Output every line below without omitting or altering anything.

═══ DATA SUPPLIED ═══

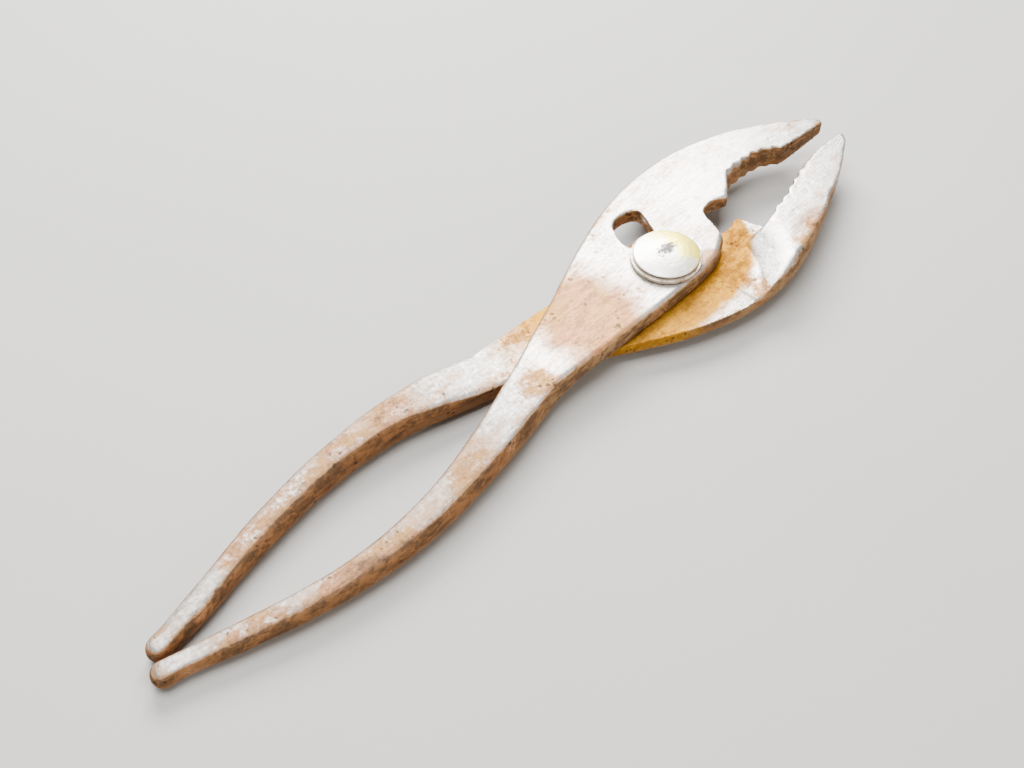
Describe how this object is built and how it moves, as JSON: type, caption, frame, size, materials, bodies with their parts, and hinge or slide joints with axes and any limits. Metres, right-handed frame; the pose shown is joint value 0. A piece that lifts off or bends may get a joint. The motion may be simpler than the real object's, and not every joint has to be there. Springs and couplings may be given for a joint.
{
  "type": "slip-joint pliers",
  "caption": "Steel slip-joint combination pliers with blunt serrated nose, toothed pipe grip, shear notch and bowed handles on a slotted pivot.",
  "frame": {"origin": "on the pivot axis, at the outer face of the bolt's threaded end, which is level with the nut's outer face", "axes": "+X to the jaw tips, +Y to the outer side of the front lever's jaw, +Z along the pivot from the nut to the bolt head"},
  "size_m": [0.201, 0.0434, 0.013],
  "materials": {
    "rusty_steel": "worn forged steel with orange rust on the joint recess and sides",
    "worn_steel": "worn grey forged steel with pinkish brown rust patches",
    "bolt_steel": "worn smooth, straw yellow tint",
    "washer_steel": "thin steel, brown rust",
    "nut_steel": "rusty plain steel"
  },
  "bodies": {
    "back": {"back_lever": "rusty_steel", "pivot_bolt": "bolt_steel", "pivot_nut": "nut_steel"},
    "washer": {"pivot_washer": "washer_steel"},
    "front": {"front_lever": "worn_steel"}
  },
  "joints": [
    {"name": "jaw_opening", "type": "hinge", "parent": "back", "child": "washer", "pos_m": [0, 0, 0.0065], "axis": [0, 0, 1], "range_deg": [0, 45]},
    {"name": "slip", "type": "hinge", "parent": "washer", "child": "front", "pos_m": [0.10216, -0.01402, 0.0065], "axis": [0, 0, 1], "range_deg": [0, 6.4]}
  ]
}
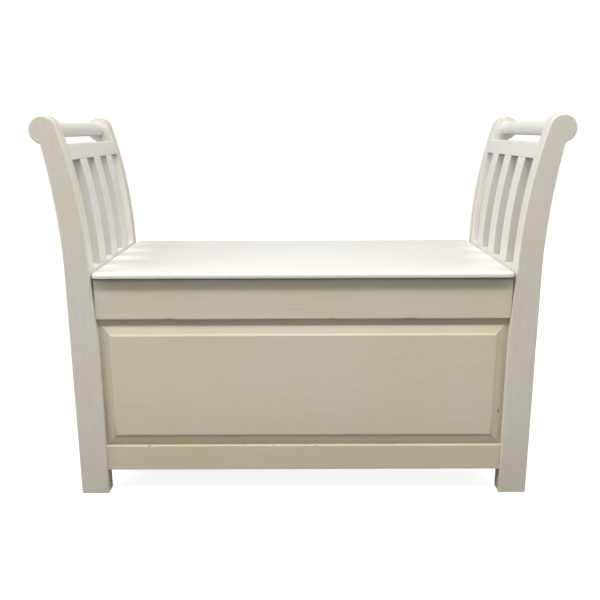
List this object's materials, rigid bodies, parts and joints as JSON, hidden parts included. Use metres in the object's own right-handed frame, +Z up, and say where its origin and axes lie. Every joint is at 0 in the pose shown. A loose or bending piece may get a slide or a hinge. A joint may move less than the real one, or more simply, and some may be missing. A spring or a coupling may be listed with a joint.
{
  "type": "storage bench",
  "caption": "Hall bench with a storage box under a hinged lid seat, raised front panel, slatted side arms that curve outwards, scroll heads and round rod handles.",
  "frame": {"origin": "on the floor, in the middle of the overall width and depth", "axes": "+X to the right arm, +Y to the back, +Z up"},
  "size_m": [0.9988, 0.408, 0.7535],
  "materials": {
    "cream_paint": "satin cream paint, brushed, lightly worn",
    "bare_plywood": "unpainted sheet",
    "bare_pine": "unpainted planed softwood",
    "hinge_metal": "satin plated",
    "screw_steel": "plated",
    "bumper_felt": "soft matt pad"
  },
  "bodies": {
    "base": {"back_lower_rail": "cream_paint", "back_panel": "cream_paint", "back_upper_rail": "cream_paint", "cleat_screws": "screw_steel", "floor_board": "bare_plywood", "frame_leaf_screws": "screw_steel", "front_apron": "cream_paint", "front_floor_cleat": "bare_pine", "front_left_post": "cream_paint", "front_lower_rail": "cream_paint", "front_panel": "cream_paint", "front_right_post": "cream_paint", "left_arm_top_rail": "cream_paint", "left_floor_cleat": "bare_pine", "left_handle": "cream_paint", "left_hinge_frame_leaf": "hinge_metal", "left_hinge_pin": "hinge_metal", "left_side_lower_rail": "cream_paint", "left_side_panel": "cream_paint", "left_side_upper_rail": "cream_paint", "left_slat_1": "cream_paint", "left_slat_2": "cream_paint", "left_slat_3": "cream_paint", "lid_bumpers": "bumper_felt", "rear_floor_cleat": "bare_pine", "rear_left_post": "cream_paint", "rear_right_post": "cream_paint", "right_arm_top_rail": "cream_paint", "right_floor_cleat": "bare_pine", "right_handle": "cream_paint", "right_hinge_frame_leaf": "hinge_metal", "right_hinge_pin": "hinge_metal", "right_side_lower_rail": "cream_paint", "right_side_panel": "cream_paint", "right_side_upper_rail": "cream_paint", "right_slat_1": "cream_paint", "right_slat_2": "cream_paint", "right_slat_3": "cream_paint"},
    "lid": {"lid_board": "cream_paint", "left_lid_batten": "cream_paint", "right_lid_batten": "cream_paint", "left_hinge_lid_leaf": "hinge_metal", "right_hinge_lid_leaf": "hinge_metal", "lid_leaf_screws": "screw_steel", "batten_screws": "screw_steel"}
  },
  "joints": [
    {"name": "lid_hinge", "type": "hinge", "parent": "base", "child": "lid", "pos_m": [0, 0.194, 0.45025], "axis": [-1, 0, 0], "range_deg": [0, 97]}
  ]
}
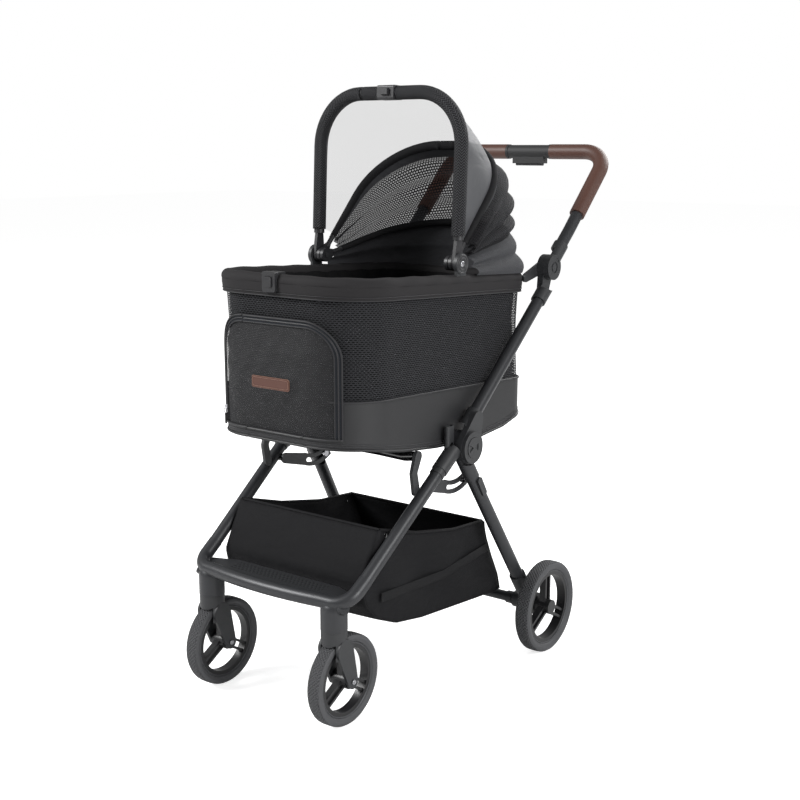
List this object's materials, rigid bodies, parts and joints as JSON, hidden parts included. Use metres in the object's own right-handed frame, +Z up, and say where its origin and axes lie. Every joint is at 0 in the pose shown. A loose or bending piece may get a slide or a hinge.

═══

FULL RESPONSE>
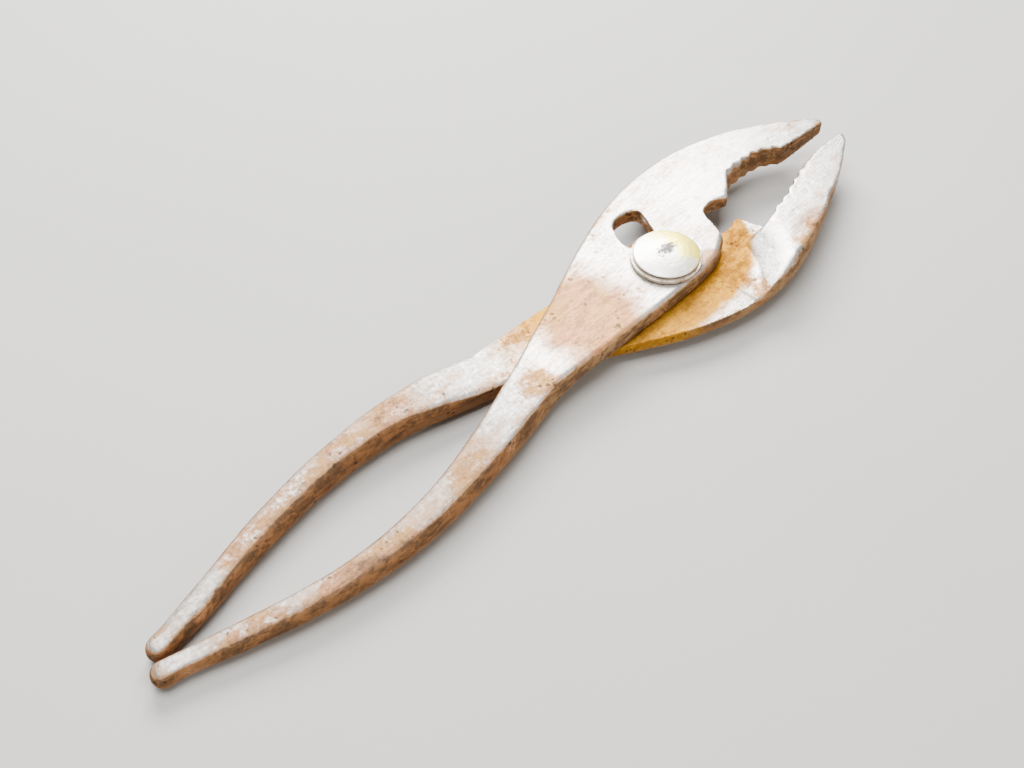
Describe how this object is built and how it moves, as JSON: type, caption, frame, size, materials, bodies with their parts, and hinge or slide joints with axes and any limits. Metres, right-handed frame; the pose shown is joint value 0. A piece that lifts off or bends may get a joint. The motion may be simpler than the real object's, and not every joint has to be there. Springs and couplings may be given for a joint.
{
  "type": "slip-joint pliers",
  "caption": "Steel slip-joint combination pliers with blunt serrated nose, toothed pipe grip, shear notch and bowed handles on a slotted pivot.",
  "frame": {"origin": "on the pivot axis, at the outer face of the bolt's threaded end, which is level with the nut's outer face", "axes": "+X to the jaw tips, +Y to the outer side of the front lever's jaw, +Z along the pivot from the nut to the bolt head"},
  "size_m": [0.201, 0.0434, 0.013],
  "materials": {
    "rusty_steel": "worn forged steel with orange rust on the joint recess and sides",
    "worn_steel": "worn grey forged steel with pinkish brown rust patches",
    "bolt_steel": "worn smooth, straw yellow tint",
    "washer_steel": "thin steel, brown rust",
    "nut_steel": "rusty plain steel"
  },
  "bodies": {
    "back": {"back_lever": "rusty_steel", "pivot_bolt": "bolt_steel", "pivot_nut": "nut_steel"},
    "washer": {"pivot_washer": "washer_steel"},
    "front": {"front_lever": "worn_steel"}
  },
  "joints": [
    {"name": "jaw_opening", "type": "hinge", "parent": "back", "child": "washer", "pos_m": [0, 0, 0.0065], "axis": [0, 0, 1], "range_deg": [0, 45]},
    {"name": "slip", "type": "hinge", "parent": "washer", "child": "front", "pos_m": [0.10216, -0.01402, 0.0065], "axis": [0, 0, 1], "range_deg": [0, 6.4]}
  ]
}
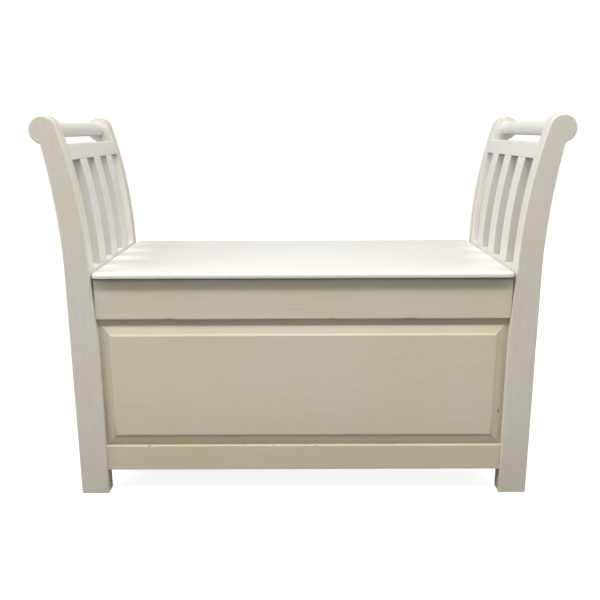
List this object's materials, rigid bodies, parts and joints as JSON, hidden parts included. Use metres in the object's own right-handed frame, +Z up, and say where its origin and axes lie. Every joint is at 0 in the pose shown. A loose or bending piece may get a slide or a hinge. A joint may move less than the real one, or more simply, and some may be missing. A spring or a coupling may be listed with a joint.
{
  "type": "storage bench",
  "caption": "Hall bench with a storage box under a hinged lid seat, raised front panel, slatted side arms that curve outwards, scroll heads and round rod handles.",
  "frame": {"origin": "on the floor, in the middle of the overall width and depth", "axes": "+X to the right arm, +Y to the back, +Z up"},
  "size_m": [0.9988, 0.408, 0.7535],
  "materials": {
    "cream_paint": "satin cream paint, brushed, lightly worn",
    "bare_plywood": "unpainted sheet",
    "bare_pine": "unpainted planed softwood",
    "hinge_metal": "satin plated",
    "screw_steel": "plated",
    "bumper_felt": "soft matt pad"
  },
  "bodies": {
    "base": {"back_lower_rail": "cream_paint", "back_panel": "cream_paint", "back_upper_rail": "cream_paint", "cleat_screws": "screw_steel", "floor_board": "bare_plywood", "frame_leaf_screws": "screw_steel", "front_apron": "cream_paint", "front_floor_cleat": "bare_pine", "front_left_post": "cream_paint", "front_lower_rail": "cream_paint", "front_panel": "cream_paint", "front_right_post": "cream_paint", "left_arm_top_rail": "cream_paint", "left_floor_cleat": "bare_pine", "left_handle": "cream_paint", "left_hinge_frame_leaf": "hinge_metal", "left_hinge_pin": "hinge_metal", "left_side_lower_rail": "cream_paint", "left_side_panel": "cream_paint", "left_side_upper_rail": "cream_paint", "left_slat_1": "cream_paint", "left_slat_2": "cream_paint", "left_slat_3": "cream_paint", "lid_bumpers": "bumper_felt", "rear_floor_cleat": "bare_pine", "rear_left_post": "cream_paint", "rear_right_post": "cream_paint", "right_arm_top_rail": "cream_paint", "right_floor_cleat": "bare_pine", "right_handle": "cream_paint", "right_hinge_frame_leaf": "hinge_metal", "right_hinge_pin": "hinge_metal", "right_side_lower_rail": "cream_paint", "right_side_panel": "cream_paint", "right_side_upper_rail": "cream_paint", "right_slat_1": "cream_paint", "right_slat_2": "cream_paint", "right_slat_3": "cream_paint"},
    "lid": {"lid_board": "cream_paint", "left_lid_batten": "cream_paint", "right_lid_batten": "cream_paint", "left_hinge_lid_leaf": "hinge_metal", "right_hinge_lid_leaf": "hinge_metal", "lid_leaf_screws": "screw_steel", "batten_screws": "screw_steel"}
  },
  "joints": [
    {"name": "lid_hinge", "type": "hinge", "parent": "base", "child": "lid", "pos_m": [0, 0.194, 0.45025], "axis": [-1, 0, 0], "range_deg": [0, 97]}
  ]
}
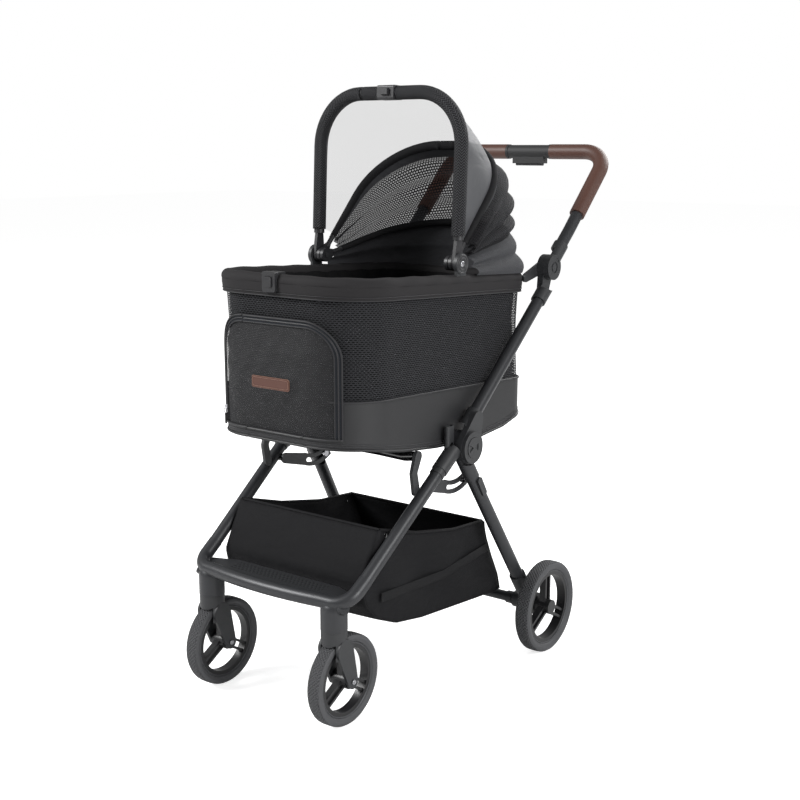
List this object's materials, rigid bodies, parts and joints as JSON, hidden parts included. Use metres in the object's own right-handed frame, +Z up, and say where its origin and axes lie. Every joint is at 0 in the pose shown. A loose or bending piece may get a slide or a hinge.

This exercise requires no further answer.